[Saved entries]
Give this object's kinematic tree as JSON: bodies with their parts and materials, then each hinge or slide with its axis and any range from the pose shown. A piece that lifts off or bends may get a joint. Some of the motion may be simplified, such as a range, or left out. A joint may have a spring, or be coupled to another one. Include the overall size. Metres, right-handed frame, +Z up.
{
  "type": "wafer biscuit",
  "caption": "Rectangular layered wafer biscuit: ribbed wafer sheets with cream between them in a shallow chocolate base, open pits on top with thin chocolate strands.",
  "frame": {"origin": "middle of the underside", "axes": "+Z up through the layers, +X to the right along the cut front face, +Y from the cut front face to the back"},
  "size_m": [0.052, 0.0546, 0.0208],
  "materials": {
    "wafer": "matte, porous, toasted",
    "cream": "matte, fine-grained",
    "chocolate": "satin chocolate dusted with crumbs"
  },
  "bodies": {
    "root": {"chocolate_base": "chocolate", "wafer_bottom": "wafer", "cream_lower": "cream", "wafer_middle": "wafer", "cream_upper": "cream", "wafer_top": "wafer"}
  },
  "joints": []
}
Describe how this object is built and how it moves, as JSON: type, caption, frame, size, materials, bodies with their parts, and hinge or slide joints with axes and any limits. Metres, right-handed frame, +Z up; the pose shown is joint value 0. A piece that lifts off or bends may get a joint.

_Problem requirements_: Please quote every record above exactly as it appears.

_Output for this exercise_:
Give this object's kinematic tree as JSON: bodies with their parts and materials, then each hinge or slide with its axis and any range from the pose shown. A piece that lifts off or bends may get a joint. Some of the motion may be simplified, such as a range, or left out. A joint may have a spring, or be coupled to another one. Include the overall size. Metres, right-handed frame, +Z up.
{
  "type": "wafer biscuit",
  "caption": "Rectangular layered wafer biscuit: ribbed wafer sheets with cream between them in a shallow chocolate base, open pits on top with thin chocolate strands.",
  "frame": {"origin": "middle of the underside", "axes": "+Z up through the layers, +X to the right along the cut front face, +Y from the cut front face to the back"},
  "size_m": [0.052, 0.0546, 0.0208],
  "materials": {
    "wafer": "matte, porous, toasted",
    "cream": "matte, fine-grained",
    "chocolate": "satin chocolate dusted with crumbs"
  },
  "bodies": {
    "root": {"chocolate_base": "chocolate", "wafer_bottom": "wafer", "cream_lower": "cream", "wafer_middle": "wafer", "cream_upper": "cream", "wafer_top": "wafer"}
  },
  "joints": []
}
Describe how this object is built and how it moves, as JSON: type, caption, frame, size, materials, bodies with their parts, and hinge or slide joints with axes and any limits. Metres, right-handed frame, +Z up; the pose shown is joint value 0. A piece that lifts off or bends may get a joint.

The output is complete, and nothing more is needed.